As for the use of "op" in "don't op me man" (example 2), this is a reference to the notion of channel operator in the IRC software. Often called "chanop" for short,, the first person to open a channel is the channel operator, and is therefore in control of who may join and who may speak. In effect, then, this is a "with- it" way of expressing Hamlet's ambivalence at the awful knowledge that his mother and uncle murdered his father and the resultant pressure on him to take revenge. The passage in the original which comes closest in spirit is

    The time is out of joint O cursed spite,
    That ever I was born to set it right!
                 (Hamlet, Act I, Scene 5: 189-190)

"Suggest u /JOIN #nunnery" is a clever way to render the famous line of the original, "Get thee to a nunnery" (Act III, Scene 1: 142), in IRC jargon. "Nunnery" is transformed into an IRC channel by the addition of the # symbol; to join any channel one must type the channel name with that symbol attached to it at the beginning (#hamnet, #hottub, #nicecafe, etc.)

In neither of these cases will bringing the lines up on screen activate the IRC software to carry out the command. The command is merely mentioned, referred to.

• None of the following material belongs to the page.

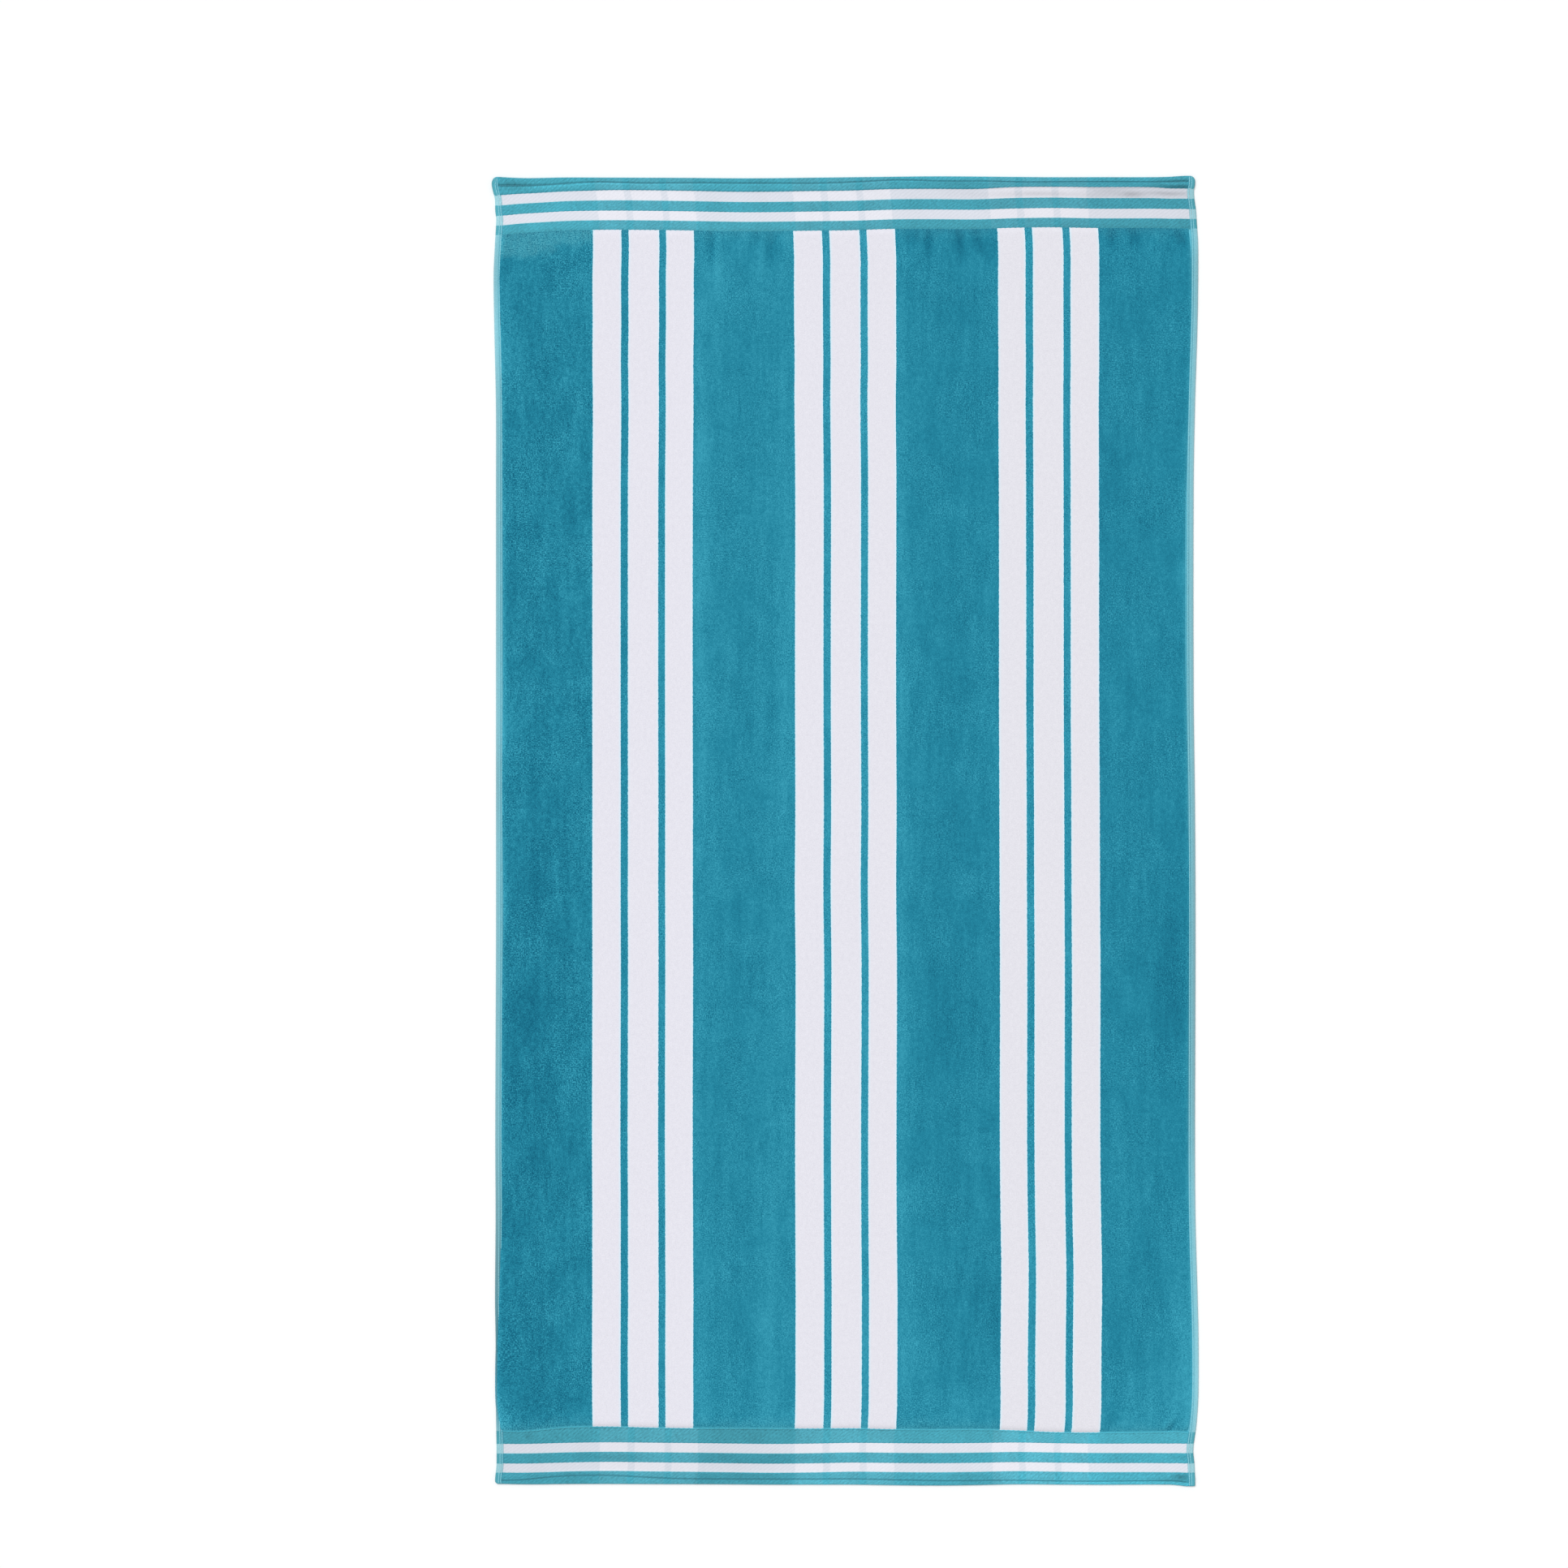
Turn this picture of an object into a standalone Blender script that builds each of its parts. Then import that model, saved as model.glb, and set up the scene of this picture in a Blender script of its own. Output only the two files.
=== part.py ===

In contrast, in the other five instances, it is to be used performatively in real time, that is, to activate actual IRC commands in order to produce textual results which, when viewed on-screen, will become a meaningful part of the performance. The Hamnet Players were "born" the day that Harris realized that the IRC software could be used this way (Harris, 1995b: 498).

It was a clever idea, but it didn't work very well. For instance, during the December performance, <Ophelia> was apparently cut off by a netsplit just when she was supposed to "drown" by typing /signoff drowning. By the time she had managed to log back on, participants had already moved on to later lines in the script. In the February, 1994 performance, the person playing <Ophelia> was so busy improvising and elaborating her lines that she simply ignored the instruction to execute the command.